Since it was established three weeks ago, the committee has had numerous discussions with stakeholders for feedback on the state of the economy and national reserves.
Najib says numerous other measures have been put in place to ensure continuous growth. These include efforts to stabilise the equity market by reactivating ValueCap with RM20 billion to invest in undervalued Malaysian companies. GLCs and investment institutions have also been urged to repatriate profits to reinvest in Malaysia
To counter the impact of the depreciating Ringgit on small and medium industries, the government has allowed for the restructuring and rescheduling of loans.
Additionally, import duty exemption would be given to 90 tariff lines covering consumables, spare parts and research apparatus used in the manufacturing sector until the global economy recovered.
“This is in addition to the existing 319 tariff lines which have already been given an import duty exemption,” he says, adding that about 900 manufacturing companies would benefit in annual cost savings of between RM100,000 and RM500,000.
For the other sectors, the government has topped the working capital guarantee scheme with an additional RM2 billion, while RM5 billion has been set aside for the services sector.
There is also an additional RM1 billion allocation for the Domestic Investment Strategic Fund, aimed at accelerating the transition of local companies to high-tech and value-added companies.
For the tourism sector, the government is pumping in RM80 million to intensify the promotional activities in selected market including ASEAN, China and India. There will also be a RM1.1 billion allocation for the refurbishment of iconic national landmarks such as Tugu Negara (pic), National Museum and Taman Tasik, including direct rail connection from KL Sentral.

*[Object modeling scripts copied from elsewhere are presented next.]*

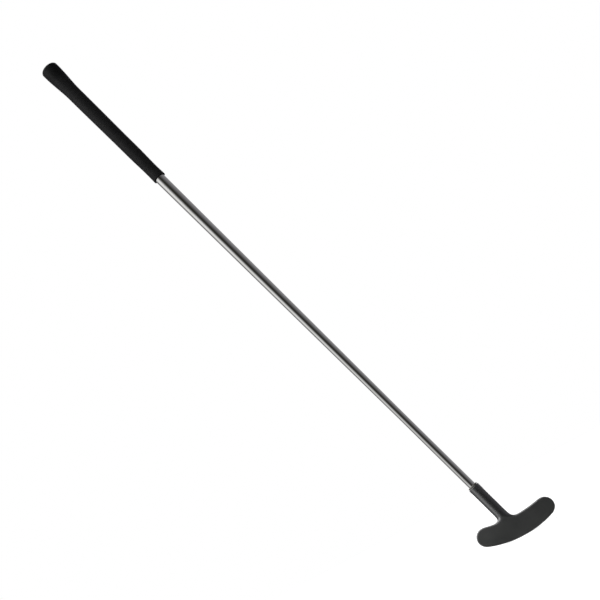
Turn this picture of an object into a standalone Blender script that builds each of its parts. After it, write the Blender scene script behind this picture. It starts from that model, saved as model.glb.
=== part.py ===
"""Two-way putter: a crescent blade cast with its hosel, a tapered steel shaft and a slip-on rubber grip.

The origin is the middle of the sole, where the blade stands on the ground. +Z is up, +X points to the toe and the
two strike faces look along -Y and +Y. The shaft's axis meets the ground just on the heel's side of the origin, and
leans over the heel, towards -X. Sizes are in metres. A height is measured along the shaft's axis, from the ground
towards the butt.
"""

import math

import bmesh
import bpy
from mathutils import Matrix, Vector

MM = 0.001

# Whole club
CLUB_LENGTH = 889 * MM
LIE = math.radians(73)
AXIS_OFFSET = 0.35 * MM
FIT_GAP = 0.3 * MM

# Blade
BLADE_LENGTH = 101.6 * MM
BLADE_HEIGHT = 25.1 * MM
BLADE_THICKNESS = 15 * MM
SOLE_RADIUS = 135.5 * MM
CREST_RADIUS = 162 * MM
EDGE_RADIUS = 1.8 * MM
SOLE_FLAT_DEPTH = 0.15 * MM

# Hosel, and the flare at its foot
HOSEL_DIAMETER = 14.5 * MM
HOSEL_HEIGHT = 79.9 * MM
HOSEL_RIM_RADIUS = 0.8 * MM
BORE_DEPTH = 38 * MM
HEEL_FLARE_REACH = 8.5 * MM
TOE_FLARE_REACH = 5.6 * MM
HEEL_FLARE_RISE = 7.5 * MM
TOE_FLARE_RISE = 7.5 * MM
FACE_FLARE_RISE = 2 * MM
FACE_ARCH_RISE = 6.5 * MM

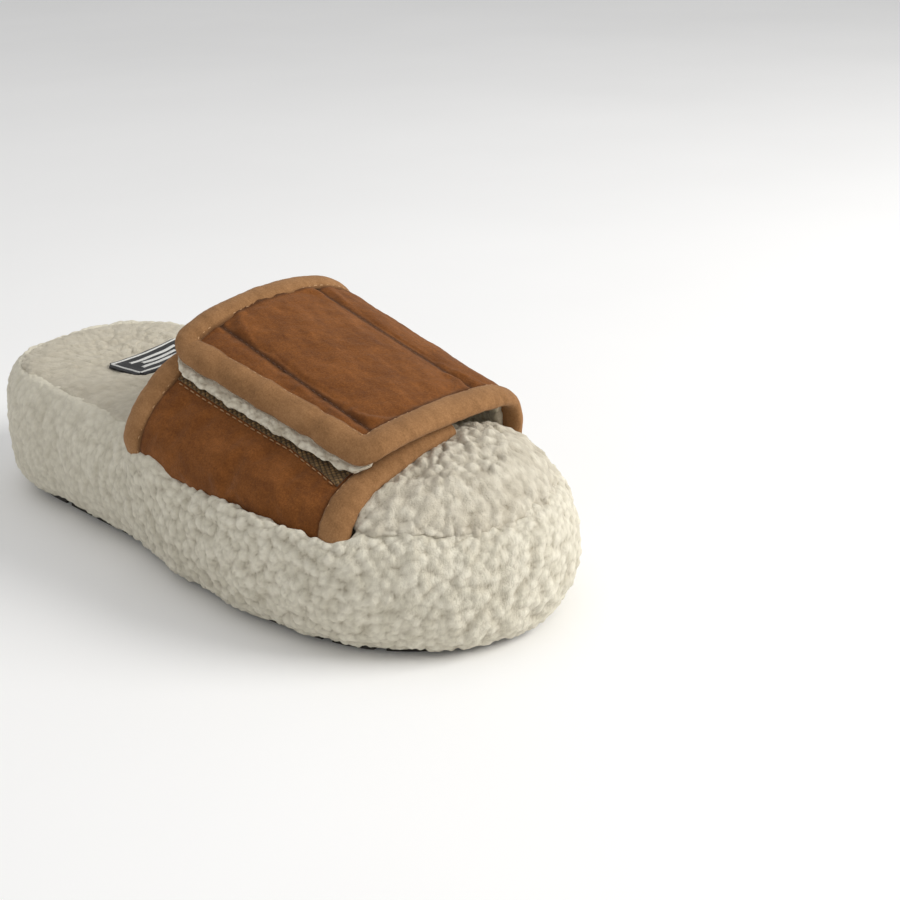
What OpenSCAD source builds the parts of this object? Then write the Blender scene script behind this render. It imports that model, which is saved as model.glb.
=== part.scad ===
// Fluffy house slipper, right foot: a thick curly-fleece platform with an open toe and heel,
// and a wide padded suede strap that closes with hook and loop on the outer side of the foot.
// Millimetres, +Z up, toe towards -Y, outer (little-toe) side towards -X.
// The origin is on the ground, under the middle of the platform.

/* [Platform] */
// Length of the platform, over the fleece
sole_l = 285; // [270:1:300]
// Width of the platform, over the fleece
sole_w = 123; // [118:1:130]
// Height of the footbed at the toe
toe_h = 48; // [46:1:50]
// Height of the footbed at the heel
heel_h = 60; // [57:1:63]
// Thickness of the rubber outsole
outsole_t = 4.5; // [3:0.5:5]
// How far the outsole's edge sits inside the fleece
outsole_inset = 11.4; // [11.4:0.2:14]
// Number of tread grooves across the outsole, even so that the origin is on a land
tread_grooves = 14; // [8:2:20]
// Depth of the layers that lie on the midsole
footbed_depth = 14; // [12:0.5:15]
// Height of the fleece's crown in front of the strap, above the footbed
toe_crown = 9; // [0:0.5:9.5]

/* [Strap] */
// Width of the binding along the strap's edges
binding_w = 11.6; // [9:0.2:12]
// Thickness of the suede
suede_t = 1.2; // [0.8:0.1:1.4]
// How far the flap's top panel swells above its quilting lines
flap_swell = 2.0; // [0.5:0.1:2.4]
// Radius of the flap's free corners
corner_r = 12.4; // [12:0.1:12.8]
// Gap between two panels along a quilting line
hinge_gap = 0.5; // [0.4:0.05:0.8]
// Thickness of the hook and the loop tape
tape_t = 0.6; // [0.4:0.1:0.7]
// Diameter of the sewing thread
thread_d = 0.7; // [0.5:0.1:0.9]

/* [Label] */
// Width of the woven label across the heel
label_w = 42; // [30:1:50]
// Length of the woven label along the foot
label_l = 22; // [18:1:30]

/* [Hidden] */

fleece_cream = [0.90, 0.87, 0.79];
suede_brown = [0.55, 0.31, 0.16];
binding_tan = [0.72, 0.50, 0.31];
foam_white = [0.88, 0.87, 0.83];
thread_tan = [0.78, 0.58, 0.38];
clear = 0.1; // between two layers of the same body

// ---- Plain helpers ----

function unit(v) = v / norm(v);
function mix(a, b, f) = a * (1 - f) + b * f;
function ramp(x, a, b) = let(f = min(max((x - a) / (b - a), 0), 1)) f * f * (3 - 2 * f);
function spread(a, b, n) = [for (i = [0:n]) mix(a, b, i / n)];
// Catmull-Rom curve between b and c
function curve(a, b, c, d, f) =
    0.5 * (2 * b + (c - a) * f + (2 * a - 5 * b + 4 * c - d) * f * f + (3 * b - a - 3 * c + d) * f * f * f);

// Closed solid between two grids of points; loop joins the grid's last row to its first
module between(top, bottom, loop = false, flip = false) {
    n = len(top);
    m = len(top[0]);
    rows = loop ? n : n - 1;
    function top_id(i, j) = (i % n) * m + j;
    function bottom_id(i, j) = n * m + (i % n) * m + j;
    quads = concat(
        [for (i = [0:rows - 1], j = [0:m - 2])
            [top_id(i, j), top_id(i, j + 1), top_id(i + 1, j + 1), top_id(i + 1, j)]],
        [for (i = [0:rows - 1], j = [0:m - 2])
            [bottom_id(i, j), bottom_id(i + 1, j), bottom_id(i + 1, j + 1), bottom_id(i, j + 1)]],
        [for (i = [0:rows - 1]) [top_id(i, 0), top_id(i + 1, 0), bottom_id(i + 1, 0), bottom_id(i, 0)]],
        [for (i = [0:rows - 1], j = [m - 1])
            [top_id(i, j), bottom_id(i, j), bottom_id(i + 1, j), top_id(i + 1, j)]],
        loop ? [] : [for (j = [0:m - 2])
            [top_id(0, j), bottom_id(0, j), bottom_id(0, j + 1), top_id(0, j + 1)]],
        loop ? [] : [for (j = [0:m - 2], i = [n - 1])
            [top_id(i, j), top_id(i, j + 1), bottom_id(i, j + 1), bottom_id(i, j)]]);
    faces = [for (q = quads, k = [0, 1])
        let(t = k == 0 ? [q[0], q[1], q[2]] : [q[0], q[2], q[3]]) flip ? [t[2], t[1], t[0]] : t];
    polyhedron(points = [for (g = [top, bottom], row = g, p = row) p], faces = faces);
}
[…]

According to the Prime Minister, emphasis will be given to projects with high local content and the ability to generate a chain of economic activities as well as provide high income job opportunities.
He says the implementation of the proactive measures will not derail the government from its commitment to implement fiscal consolidation to lower the fiscal deficit to 3.2 % of gross domestic product this year, from 3.4% last year.
“The government will continue to monitor the impact of global economic uncertainty on the country’s economy.”